• THE TASK
Check each line of the data for "hinge" and select those that have it.

• SUPPLIED MATERIAL
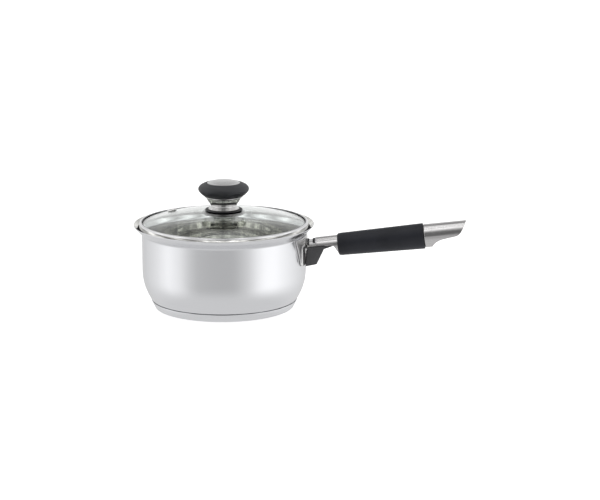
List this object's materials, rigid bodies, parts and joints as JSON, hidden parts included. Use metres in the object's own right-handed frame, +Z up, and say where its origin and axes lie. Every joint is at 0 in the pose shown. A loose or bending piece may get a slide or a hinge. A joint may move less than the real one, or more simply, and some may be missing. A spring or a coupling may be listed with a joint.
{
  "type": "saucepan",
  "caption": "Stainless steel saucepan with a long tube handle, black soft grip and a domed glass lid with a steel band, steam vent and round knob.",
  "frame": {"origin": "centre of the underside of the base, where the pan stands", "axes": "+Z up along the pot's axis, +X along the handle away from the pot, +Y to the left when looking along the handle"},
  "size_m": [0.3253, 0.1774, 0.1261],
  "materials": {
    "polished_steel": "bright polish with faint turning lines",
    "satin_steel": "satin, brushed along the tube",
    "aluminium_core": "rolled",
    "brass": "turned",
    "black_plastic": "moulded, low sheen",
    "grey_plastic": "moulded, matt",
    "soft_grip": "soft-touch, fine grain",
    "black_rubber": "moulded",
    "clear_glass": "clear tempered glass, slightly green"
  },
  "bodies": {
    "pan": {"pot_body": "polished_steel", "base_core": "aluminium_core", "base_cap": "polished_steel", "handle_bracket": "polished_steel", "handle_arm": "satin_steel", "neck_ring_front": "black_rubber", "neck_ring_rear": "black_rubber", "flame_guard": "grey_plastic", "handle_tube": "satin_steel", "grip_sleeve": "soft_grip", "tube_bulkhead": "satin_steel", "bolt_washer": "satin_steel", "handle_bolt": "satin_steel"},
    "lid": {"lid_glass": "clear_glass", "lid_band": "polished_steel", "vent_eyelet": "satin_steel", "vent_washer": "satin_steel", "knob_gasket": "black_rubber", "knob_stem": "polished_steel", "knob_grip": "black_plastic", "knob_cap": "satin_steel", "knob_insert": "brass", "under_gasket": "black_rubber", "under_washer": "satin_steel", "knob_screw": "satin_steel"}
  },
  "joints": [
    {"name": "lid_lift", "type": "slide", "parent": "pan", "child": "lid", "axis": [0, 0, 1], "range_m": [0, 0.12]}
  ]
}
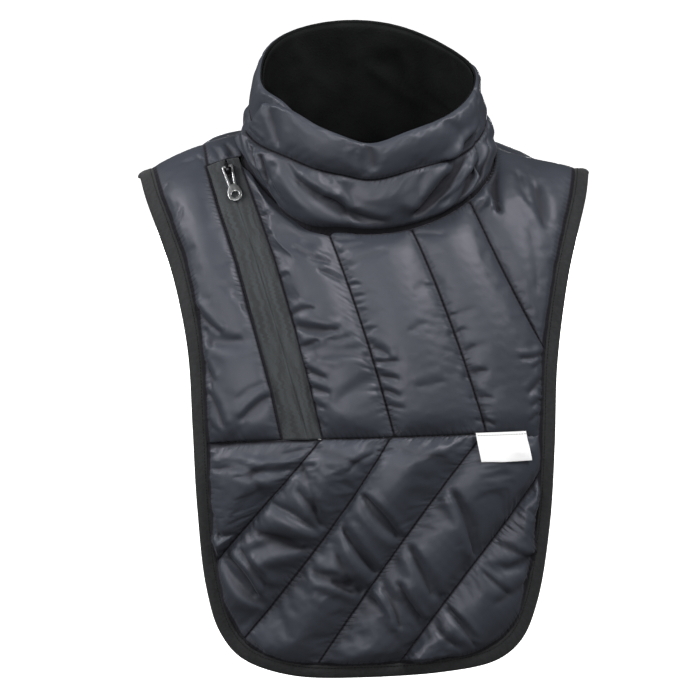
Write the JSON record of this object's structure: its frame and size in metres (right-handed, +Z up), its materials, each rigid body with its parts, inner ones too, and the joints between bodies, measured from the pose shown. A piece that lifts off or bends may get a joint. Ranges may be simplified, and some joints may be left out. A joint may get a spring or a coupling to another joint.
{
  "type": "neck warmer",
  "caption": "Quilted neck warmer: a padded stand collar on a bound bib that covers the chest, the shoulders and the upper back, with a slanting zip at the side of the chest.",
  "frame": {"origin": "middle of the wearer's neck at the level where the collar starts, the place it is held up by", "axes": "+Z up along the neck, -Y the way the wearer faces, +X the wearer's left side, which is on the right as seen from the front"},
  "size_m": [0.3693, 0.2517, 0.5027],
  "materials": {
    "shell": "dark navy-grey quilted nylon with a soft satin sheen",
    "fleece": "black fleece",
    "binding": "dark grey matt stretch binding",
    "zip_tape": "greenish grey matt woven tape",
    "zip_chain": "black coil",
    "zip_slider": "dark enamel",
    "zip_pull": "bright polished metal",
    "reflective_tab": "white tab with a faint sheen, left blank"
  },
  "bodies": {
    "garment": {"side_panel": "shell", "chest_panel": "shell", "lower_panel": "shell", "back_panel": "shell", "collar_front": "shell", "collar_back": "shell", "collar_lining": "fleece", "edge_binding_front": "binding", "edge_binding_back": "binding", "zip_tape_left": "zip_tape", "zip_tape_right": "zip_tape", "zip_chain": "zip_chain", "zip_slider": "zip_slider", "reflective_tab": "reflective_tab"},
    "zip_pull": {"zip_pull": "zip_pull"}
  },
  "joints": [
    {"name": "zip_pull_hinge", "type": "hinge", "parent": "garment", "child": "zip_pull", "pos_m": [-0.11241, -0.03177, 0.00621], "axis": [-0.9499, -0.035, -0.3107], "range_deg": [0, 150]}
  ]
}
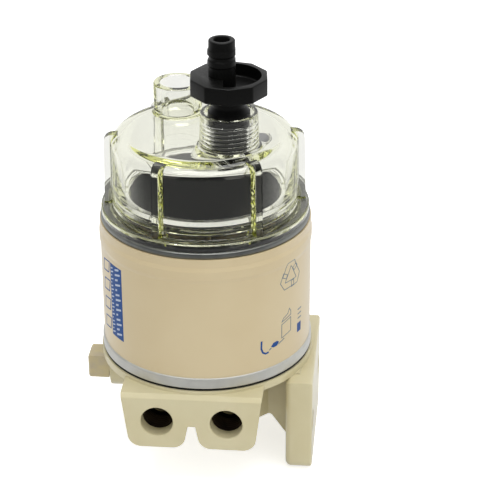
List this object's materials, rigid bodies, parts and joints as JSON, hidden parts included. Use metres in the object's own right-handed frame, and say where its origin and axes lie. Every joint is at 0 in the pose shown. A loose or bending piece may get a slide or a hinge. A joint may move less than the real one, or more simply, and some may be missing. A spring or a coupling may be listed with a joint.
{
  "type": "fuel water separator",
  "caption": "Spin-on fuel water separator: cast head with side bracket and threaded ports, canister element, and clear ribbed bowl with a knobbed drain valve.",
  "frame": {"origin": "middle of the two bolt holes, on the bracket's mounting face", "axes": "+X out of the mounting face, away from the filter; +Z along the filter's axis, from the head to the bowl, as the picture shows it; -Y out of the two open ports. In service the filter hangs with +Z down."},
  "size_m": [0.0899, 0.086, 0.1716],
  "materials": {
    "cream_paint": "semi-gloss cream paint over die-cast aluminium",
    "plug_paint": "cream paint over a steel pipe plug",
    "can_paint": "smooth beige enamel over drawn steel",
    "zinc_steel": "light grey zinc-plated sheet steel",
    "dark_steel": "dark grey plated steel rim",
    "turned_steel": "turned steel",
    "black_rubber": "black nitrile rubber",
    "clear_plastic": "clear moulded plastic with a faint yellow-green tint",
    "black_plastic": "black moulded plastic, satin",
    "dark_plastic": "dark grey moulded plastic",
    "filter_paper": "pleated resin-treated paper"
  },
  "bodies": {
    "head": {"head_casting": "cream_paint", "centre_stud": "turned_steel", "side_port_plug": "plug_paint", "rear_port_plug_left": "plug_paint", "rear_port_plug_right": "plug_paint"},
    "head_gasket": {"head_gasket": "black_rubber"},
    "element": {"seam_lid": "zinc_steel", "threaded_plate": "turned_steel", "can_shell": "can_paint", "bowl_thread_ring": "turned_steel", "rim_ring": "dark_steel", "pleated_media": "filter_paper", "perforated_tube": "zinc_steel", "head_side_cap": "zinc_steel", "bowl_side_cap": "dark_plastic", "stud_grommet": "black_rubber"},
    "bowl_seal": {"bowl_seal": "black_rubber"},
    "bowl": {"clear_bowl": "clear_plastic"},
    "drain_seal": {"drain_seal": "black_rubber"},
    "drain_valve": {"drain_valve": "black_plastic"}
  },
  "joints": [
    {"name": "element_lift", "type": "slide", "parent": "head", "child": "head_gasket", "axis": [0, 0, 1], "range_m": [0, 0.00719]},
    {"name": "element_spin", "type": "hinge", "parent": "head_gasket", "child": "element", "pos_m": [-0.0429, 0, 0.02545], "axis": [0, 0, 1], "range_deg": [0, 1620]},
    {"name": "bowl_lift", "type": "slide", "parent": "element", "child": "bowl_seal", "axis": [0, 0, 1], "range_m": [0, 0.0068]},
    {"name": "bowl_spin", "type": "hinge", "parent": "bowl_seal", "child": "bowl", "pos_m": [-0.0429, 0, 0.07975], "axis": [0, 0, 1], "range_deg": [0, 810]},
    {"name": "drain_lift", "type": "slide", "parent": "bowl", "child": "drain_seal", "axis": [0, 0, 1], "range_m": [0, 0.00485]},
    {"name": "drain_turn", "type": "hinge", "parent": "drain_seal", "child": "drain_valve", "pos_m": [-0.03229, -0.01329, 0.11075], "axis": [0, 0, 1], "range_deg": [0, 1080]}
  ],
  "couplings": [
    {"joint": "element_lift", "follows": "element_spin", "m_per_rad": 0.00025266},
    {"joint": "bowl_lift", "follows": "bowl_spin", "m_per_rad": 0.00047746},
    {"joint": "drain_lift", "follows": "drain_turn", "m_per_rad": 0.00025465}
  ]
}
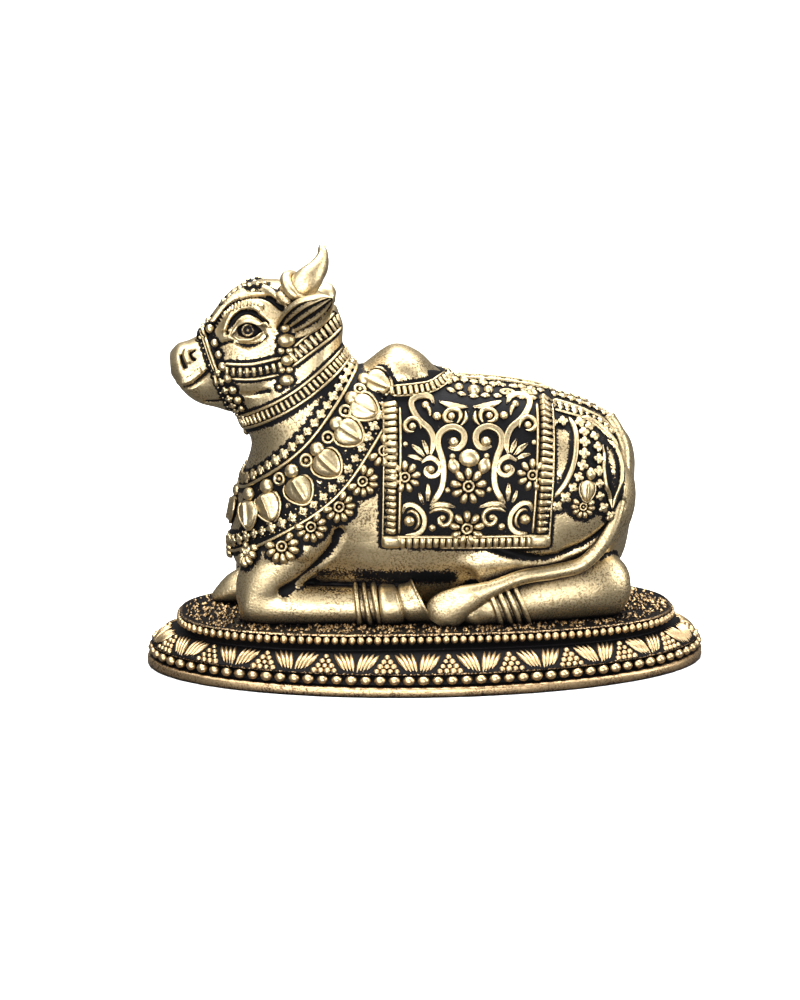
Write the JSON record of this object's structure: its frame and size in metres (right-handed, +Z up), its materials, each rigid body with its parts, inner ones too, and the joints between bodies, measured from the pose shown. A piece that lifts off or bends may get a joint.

• REPLY TO THE TASK
List this object's materials, rigid bodies, parts and joints as JSON, hidden parts included. Use metres in the object's own right-handed frame, +Z up, and say where its origin and axes lie. Every joint is at 0 in the pose shown. A loose or bending piece may get a slide or a hinge. A joint may move less than the real one, or more simply, and some may be missing. A spring or a coupling may be listed with a joint.
    {"name": "zip_pull_hinge", "type": "hinge", "parent": "garment", "child": "zip_pull", "pos_m": [-0.11241, -0.03177, 0.00621], "axis": [-0.9499, -0.035, -0.3107], "range_deg": [0, 150]}
List this object's materials, rigid bodies, parts and joints as JSON, hidden parts included. Use metres in the object's own right-handed frame, and say where its origin and axes lie. Every joint is at 0 in the pose shown. A loose or bending piece may get a slide or a hinge. A joint may move less than the real one, or more simply, and some may be missing. A spring or a coupling may be listed with a joint.
    {"name": "element_spin", "type": "hinge", "parent": "head_gasket", "child": "element", "pos_m": [-0.0429, 0, 0.02545], "axis": [0, 0, 1], "range_deg": [0, 1620]},
    {"name": "bowl_spin", "type": "hinge", "parent": "bowl_seal", "child": "bowl", "pos_m": [-0.0429, 0, 0.07975], "axis": [0, 0, 1], "range_deg": [0, 810]},
    {"name": "drain_turn", "type": "hinge", "parent": "drain_seal", "child": "drain_valve", "pos_m": [-0.03229, -0.01329, 0.11075], "axis": [0, 0, 1], "range_deg": [0, 1080]}